● CHALLENGE:
Will you give the material below again, every line exactly as it is?

** START DATA EXTRACT **

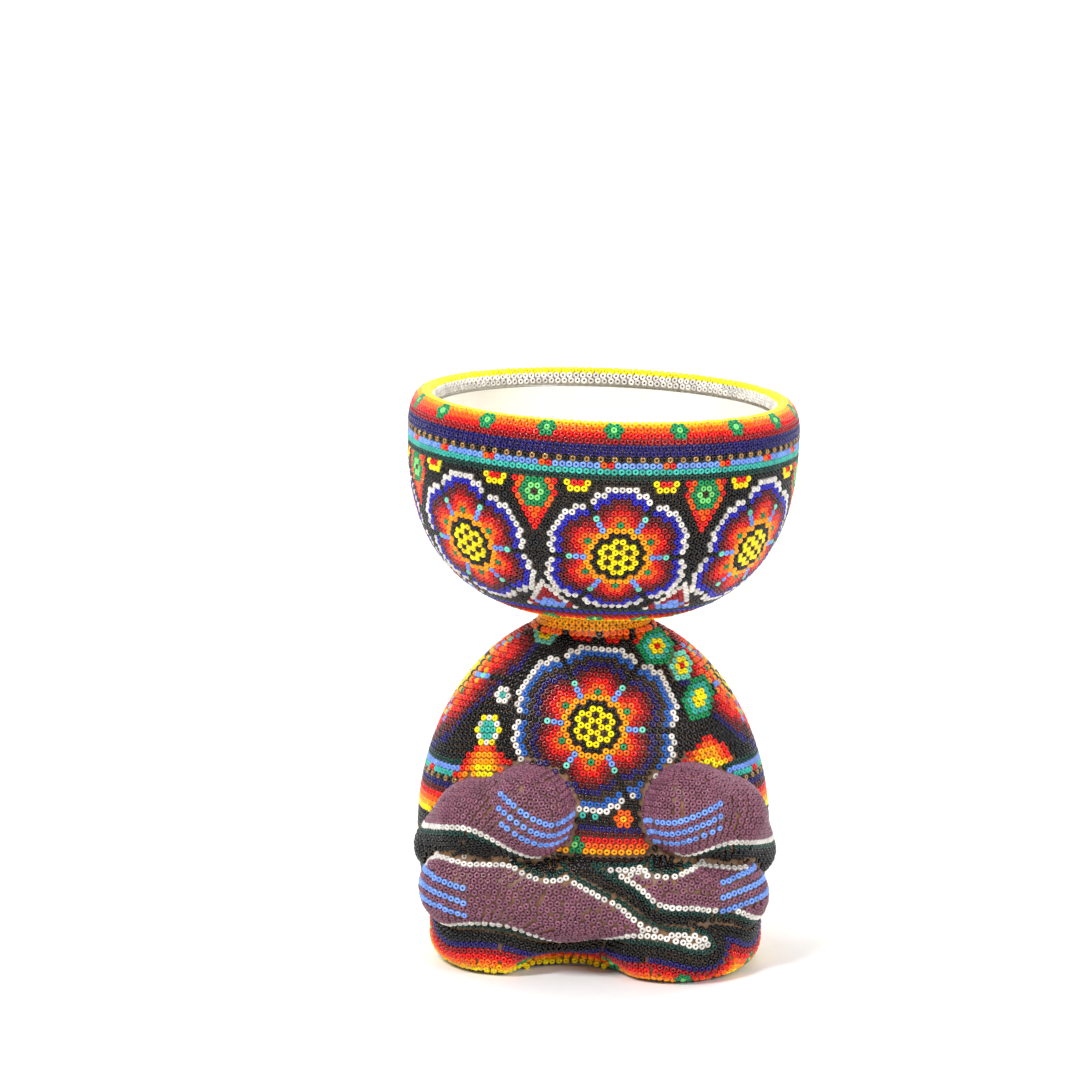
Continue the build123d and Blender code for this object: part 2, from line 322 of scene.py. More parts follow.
def place_beads(beads):
    """Make the meshes from the beads of each CAD node, given as (centre, normal, letter)."""
    for node, rows in sorted(beads.items()):
        count = math.ceil(len(rows) / MOST_BEADS)
        size = math.ceil(len(rows) / count)
        for part in range(count):
            some = rows[part * size:(part + 1) * size]
            suffix = f"_{part + 1}" if count > 1 else ""
            centres, normals, letters = zip(*some)
            piece = bead_object(f"{node}_glass{suffix}", centres, normals, letters)
            finish_piece(piece, node)


# ---------------------------------------------------------------- bead charts

# Rings of the large flower from its centre: bead on each corner, beads along each side
BOWL_FLOWER = [
    "Z", "Y", "YZ", "KYY", "DKKK", "PDDDD", "PROGOR", "LCROORC", "KMCRRRCM",
    "KBMMCCMMB", "KWBBMMMBBW", "KKWWBBBBWWK", "KKKKWWWWWKKK",
]
CHEST_FLOWER = BOWL_FLOWER[:9] + [
    "KNMCCCCMN", "KZNNMMMNNZ", "KAZZNNNNZZA", "KWAAZZZZZAAW", "KKWWAAAAAAWWK", "KKKKWWWWWWWKKK",
]
SLEEVE_FLOWER = BOWL_FLOWER[:7] + [
    "LDOROOD", "PRRORORR", "KCRRRRRRC", "KMCCRRRCCM", "KMMMCCCCMMM", "KNNMMMMMMMNN", "KKNNNNNNNNNNK",
]
SMALL_FLOWERS = {
    "flame": ["R", "Y", "T", "G"],
    "star": ["R", "Y", "L"],
    "moss": ["Y", "Y", "T", "G"],
    "sky": ["T", "T", "YW"],
    "sun": ["D", "O"],
    "cloud": ["T", "WD"],
    "leaf": ["g", "G"],
}
# Charts of the other figures, from their top row down
BOWL_DROP = ["ROGGGOR", "OGggGO", "RGgZgGR", "OGggGO", "OGGGO", "ROOR", "ROR", "RR", "R"]
BOWL_CUP = ["YRRY", "YYY"]
BOWL_PEAK = ["W", "WW", "WCW", "WCCW", "WCCCW", "WCPPCW", "CPPPPPC", "WCPPPPCW"]
HALF_SUN = ["RR", "ROOR", "RODDDOR", "RODDDDOR", "RODYYYDOR", "ODYYYYYYDO"]
SPROUT = ["G", "TT"]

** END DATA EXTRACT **

● OUTPUT:
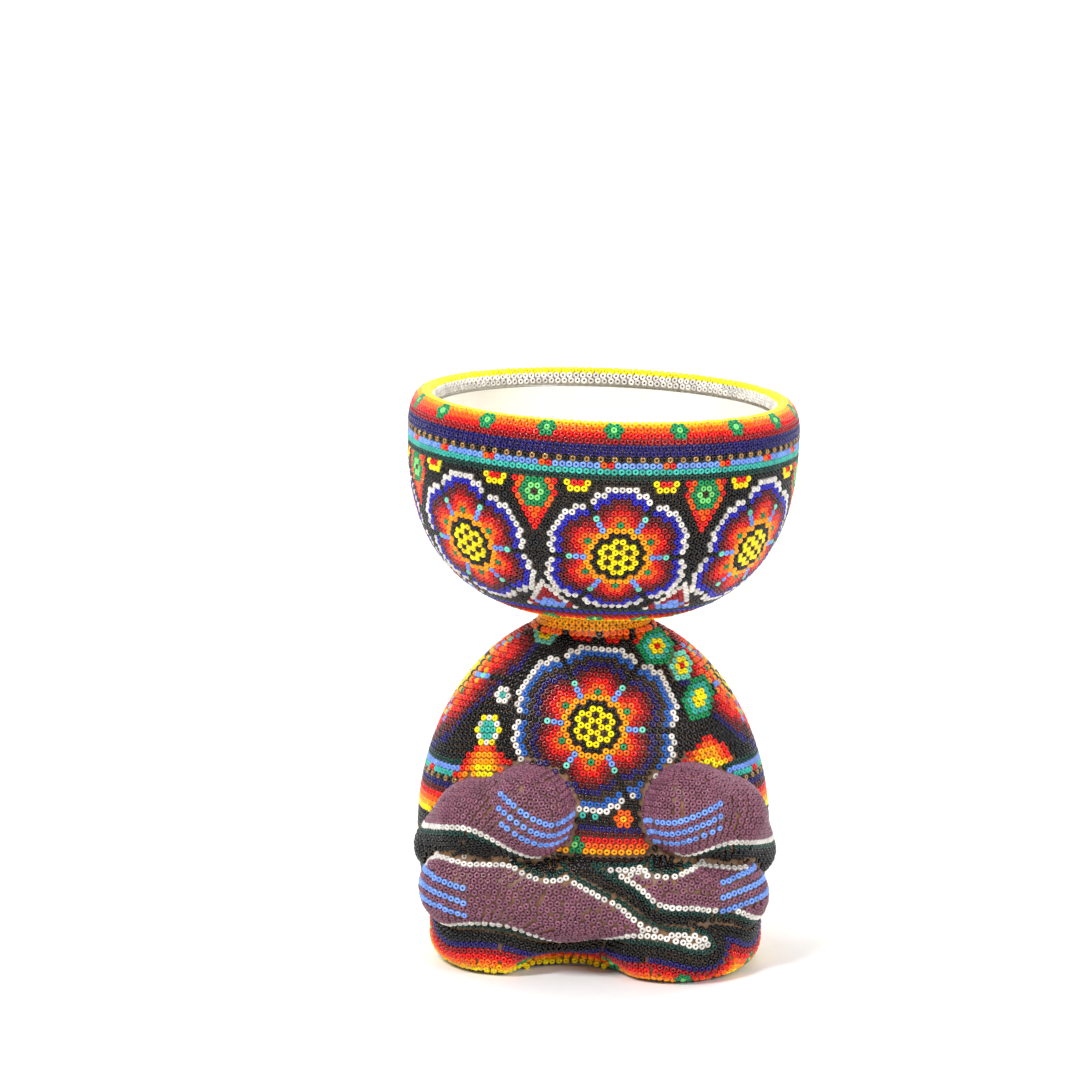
Continue the build123d and Blender code for this object: part 2, from line 322 of scene.py. More parts follow.
def place_beads(beads):
    """Make the meshes from the beads of each CAD node, given as (centre, normal, letter)."""
    for node, rows in sorted(beads.items()):
        count = math.ceil(len(rows) / MOST_BEADS)
        size = math.ceil(len(rows) / count)
        for part in range(count):
            some = rows[part * size:(part + 1) * size]
            suffix = f"_{part + 1}" if count > 1 else ""
            centres, normals, letters = zip(*some)
            piece = bead_object(f"{node}_glass{suffix}", centres, normals, letters)
            finish_piece(piece, node)


# ---------------------------------------------------------------- bead charts

# Rings of the large flower from its centre: bead on each corner, beads along each side
BOWL_FLOWER = [
    "Z", "Y", "YZ", "KYY", "DKKK", "PDDDD", "PROGOR", "LCROORC", "KMCRRRCM",
    "KBMMCCMMB", "KWBBMMMBBW", "KKWWBBBBWWK", "KKKKWWWWWKKK",
]
CHEST_FLOWER = BOWL_FLOWER[:9] + [
    "KNMCCCCMN", "KZNNMMMNNZ", "KAZZNNNNZZA", "KWAAZZZZZAAW", "KKWWAAAAAAWWK", "KKKKWWWWWWWKKK",
]
SLEEVE_FLOWER = BOWL_FLOWER[:7] + [
    "LDOROOD", "PRRORORR", "KCRRRRRRC", "KMCCRRRCCM", "KMMMCCCCMMM", "KNNMMMMMMMNN", "KKNNNNNNNNNNK",
]
SMALL_FLOWERS = {
    "flame": ["R", "Y", "T", "G"],
    "star": ["R", "Y", "L"],
    "moss": ["Y", "Y", "T", "G"],
    "sky": ["T", "T", "YW"],
    "sun": ["D", "O"],
    "cloud": ["T", "WD"],
    "leaf": ["g", "G"],
}
# Charts of the other figures, from their top row down
BOWL_DROP = ["ROGGGOR", "OGggGO", "RGgZgGR", "OGggGO", "OGGGO", "ROOR", "ROR", "RR", "R"]
BOWL_CUP = ["YRRY", "YYY"]
BOWL_PEAK = ["W", "WW", "WCW", "WCCW", "WCCCW", "WCPPCW", "CPPPPPC", "WCPPPPCW"]
HALF_SUN = ["RR", "ROOR", "RODDDOR", "RODDDDOR", "RODYYYDOR", "ODYYYYYYDO"]
SPROUT = ["G", "TT"]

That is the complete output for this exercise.